For a more practical explanation, the latest application of the Veyor technology measured and analyzed public sentiment related to several US Senate primary races in May. Insight, a public opinion research company based in Columbia, customized Veyor to analyze political races with a product it calls Globalpoint.
The metrics used by Insight, a subsidiary of Pure, were based solely on the analysis of text data from news and social media posts and included no public opinion polling data.
In the Senate primary race between Kentucky Democrats Jack Conway and Daniel Mongiardo, programmers using Globalpoint collected data the week before the election. A candidate’s name was one of the triggers that brought an article or website posting into the data collection system.
Candidates received positive or negative points based on what was being said about key issues in the race and were categorized under headings such as “government,” “economy,” “personal” and subsets such as “free market” and “tax issues.”
The computer system “read the documents much like a human would,” Wade Foster of Idea Works said.
Conway had been far behind in the race. But after analyzing the data, they came up with a report on sentiment trends, candidate mentions and campaign issues that predicted Conway would win by 2 percent.
Insight President Michael Urban said Globalpoint’s prediction was closer to the final margin — Conway won by 1 percentage point — than public opinion polls based on telephone calls to registered voters.
Brian Cooksey works remotely via Skype and Web cam with another Idea Works programmer working in Kansas City.
Brian Cooksey works remotely via Skype and Web cam with another Idea Works programmer working in Kansas City.
Pure President Brent Beshore said phone polling is becoming less accurate because more voters are using wireless phone services, and online data analysis is becoming more valuable as conversations over the Internet grow in volume.
“That conversation is growing louder and louder,” Beshore said. The sample size is now large enough to be considered representative of the entire population, he said.
Foster, Idea Works’ head of business development, said: “Politicians and media outlets and special interest groups are interested in what people have to say, especially during elections. Online discussion in the last few years has exploded, and we try to get a sense of what is being talked about.”
Foster said the performance of the technology during the Senate races “was a very interesting result, a validation.”
There are many other social media monitoring tools in the marketplace, such as Radian6, Scout Labs and Sysomos, but Foster said Veyor is better for customized applications such as Globalpoint.
Urban said, “We believe there is a big market demand for smarter and better intelligence in the political market, based on all the qualitative and text-based data that you find on social media networks, news sites, blogs and chat rooms that continue to grow in number.”

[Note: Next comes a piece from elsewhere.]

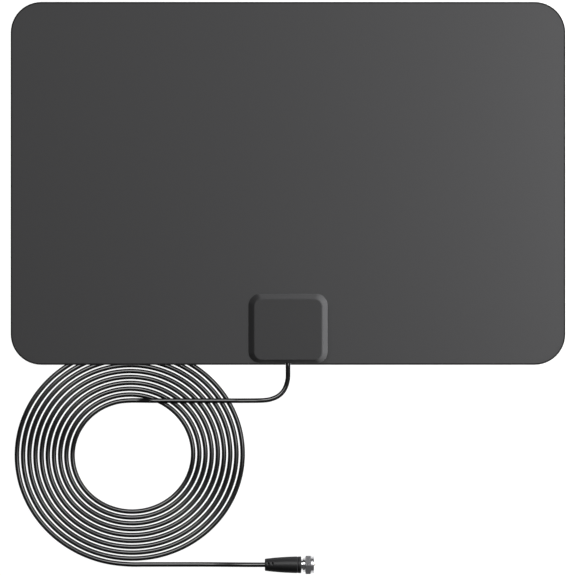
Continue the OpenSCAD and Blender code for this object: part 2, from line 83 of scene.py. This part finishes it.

Chief of Operations Colin Monaghan discusses Web page design with Brent.
Chief of Operations Colin Monaghan discusses Web page design with Brent.
Idea Works formed its partnership with Insight last summer, and Foster said the joint projects are “where most of our development resources are going now.”
Idea Works had been focusing on educational and corporate applications of its technology, and Insight suggested they collaborate and expand into the political sphere.
“We’re looking forward to partnering with them on multiple products that come out of the baseline technology,” Beshore said.
Coincidentally, the offices of Pure and Insight on West Broadway are only half a mile or so away from Idea Works, which is run out of a large two-story house near the Broadway-Stadium Boulevard intersection.
Other products developed by Idea Works include the essay-grading software, tools for developing research proposals and qualitative data software for coding.
When not telecommuting from Kansas City or St. Louis, the programmers primarily work in a room formerly used as a den, surrounded by tall bookshelves, and meetings are sometimes held in the living room where workers sit on couches and watch a large monitor during teleconferences.
Brent said they’ve outgrown the house, and though they like the laid-back atmosphere it engenders, they’re looking for a new building with more office and parking space.